Impacting rods are used in various devices in practical life. One example is rock drilling, where a piston is accelerated hydraulically or pneumatically before it hits the drill rod. The hit is followed by a complicated sequence of phenomena. A stress wave, whose length is double the physical length of the piston, starts to propagate along the drill rod to finally reach the tool-process material interface. A nonlinear penetration of the bit into the rock takes place and a reflecting wave component is generated.
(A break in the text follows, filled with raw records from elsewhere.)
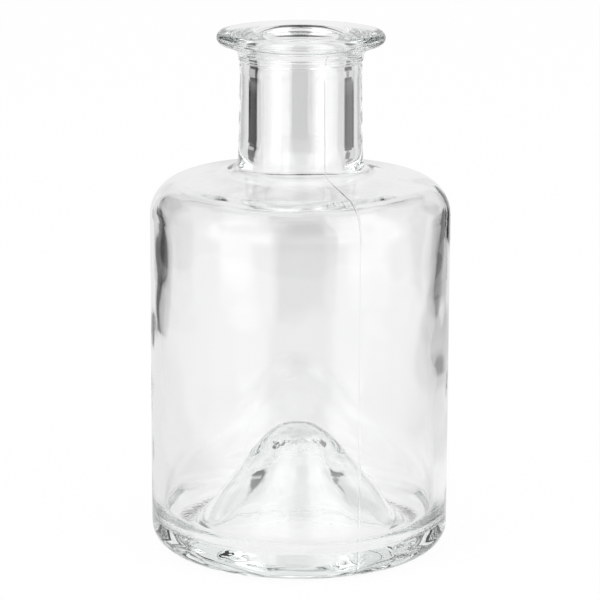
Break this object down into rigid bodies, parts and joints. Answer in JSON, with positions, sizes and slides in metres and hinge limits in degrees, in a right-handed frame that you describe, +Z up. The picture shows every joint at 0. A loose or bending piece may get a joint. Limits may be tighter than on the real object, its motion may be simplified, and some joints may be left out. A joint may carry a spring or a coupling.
{
  "type": "glass pharmacy bottle",
  "caption": "Round clear glass pharmacy bottle with a broad flat lip, short thick neck, rounded shoulder and a pushed-up base.",
  "frame": {"origin": "centre of the base ring that the bottle stands on", "axes": "+Z up the bottle's axis, out of its mouth; -Y is the side that the picture shows"},
  "size_m": [0.066, 0.066, 0.1151],
  "materials": {
    "clear_glass": "clear flint glass with a faint green tint, fire-polished, with slight waviness and mould seams"
  },
  "bodies": {
    "root": {"glass_bottle": "clear_glass"}
  },
  "joints": []
}
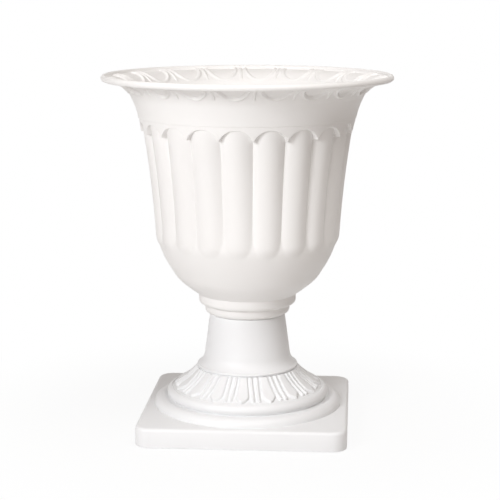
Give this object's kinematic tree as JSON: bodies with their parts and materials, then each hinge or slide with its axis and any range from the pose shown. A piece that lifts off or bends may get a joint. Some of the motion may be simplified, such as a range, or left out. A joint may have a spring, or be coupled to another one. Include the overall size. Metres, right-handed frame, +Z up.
{
  "type": "urn planter",
  "caption": "Classical urn planter: a reeded bowl with a flared rim that lifts off a moulded pedestal on a square plinth, with a stopper in its drain hole.",
  "frame": {"origin": "on the floor, under the middle of the urn", "axes": "+Z up along the urn's axis; the plinth's sides lie along X and Y, and its front faces -Y"},
  "size_m": [0.3799, 0.38, 0.467],
  "materials": {
    "bowl_plastic": "satin white polypropylene, moulded",
    "pedestal_plastic": "satin white polypropylene, moulded",
    "plug_rubber": "matt moulded rubber",
    "pad_rubber": "matt moulded rubber"
  },
  "bodies": {
    "pedestal": {"pedestal": "pedestal_plastic", "foot_pad_1": "pad_rubber", "foot_pad_2": "pad_rubber", "foot_pad_3": "pad_rubber", "foot_pad_4": "pad_rubber"},
    "bowl": {"bowl": "bowl_plastic"},
    "drain_plug": {"drain_plug": "plug_rubber"}
  },
  "joints": [
    {"name": "bowl_lift", "type": "slide", "parent": "pedestal", "child": "bowl", "axis": [0, 0, 1], "range_m": [0, 0.06]},
    {"name": "plug_pull", "type": "slide", "parent": "bowl", "child": "drain_plug", "axis": [0, 0, 1], "range_m": [0, 0.37]}
  ]
}
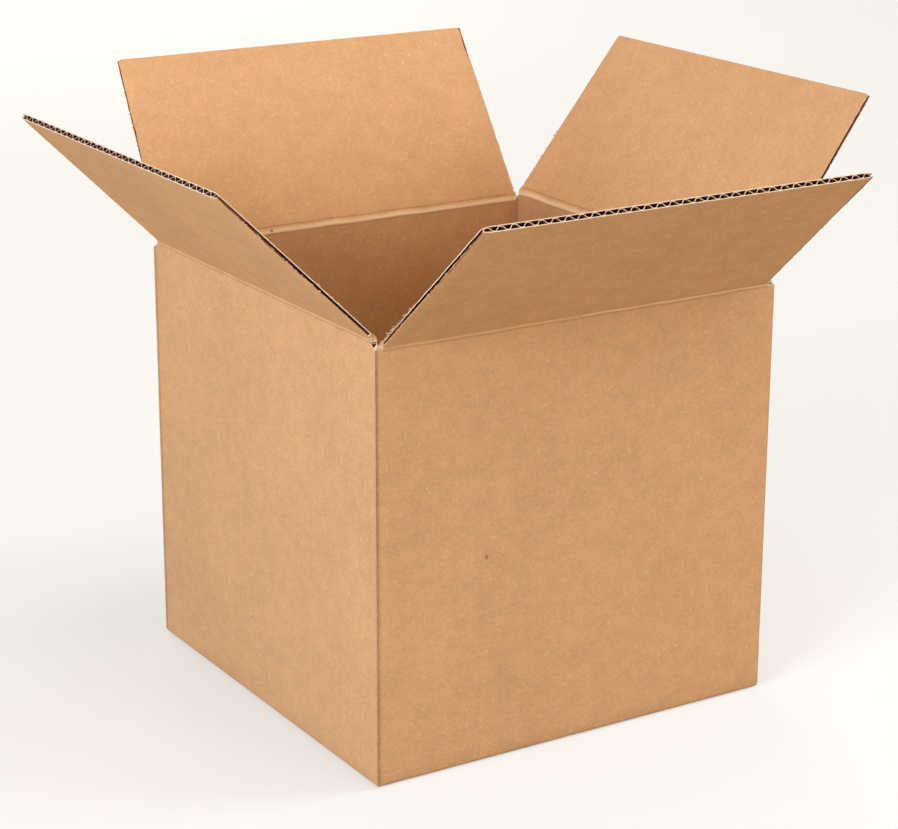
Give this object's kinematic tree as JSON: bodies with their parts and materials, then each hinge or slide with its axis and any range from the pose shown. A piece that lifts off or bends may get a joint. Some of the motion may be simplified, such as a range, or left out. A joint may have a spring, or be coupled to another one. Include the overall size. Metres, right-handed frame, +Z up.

In the long history of rock drilling, fundamental mechanisms contributing to the effective drilling process are still unknown. To produce maximal tool penetration for each hit, rules have to be derived which specify the dimensioning of the piston and drill rod. Recent investigations, that cover the issue of optimization, are revealing that the efficiency of the drilling process strongly depends on the shape of the longitudinal wave transmitted through the drill rod to the drill bit. A well-known fact is that the cross-sectional profile of the piston is shaping the stress wave profile. Therefore, the main object of the research project is to adjust the geometrical form of the impacting piston to generate every desired stress wave form. This is an inverse problem as the cause (geometry of the piston) is concluded from the consequence (stress wave form after impact). For inverse problems, it needs to be examined if a solution exists and if the solution is unique.

A test rig is set up in order to validate the theoretical results. The stress wave from is derived from the strain gauges (SG) signal which is further processed with a signal conditioner. By recording the hit with a high-speed camera, the time when piston and rod separate may be detected. Besides, the high-speed camera is able to validate the theoretical calculations which predict that the rod moves discontinuously after the hit.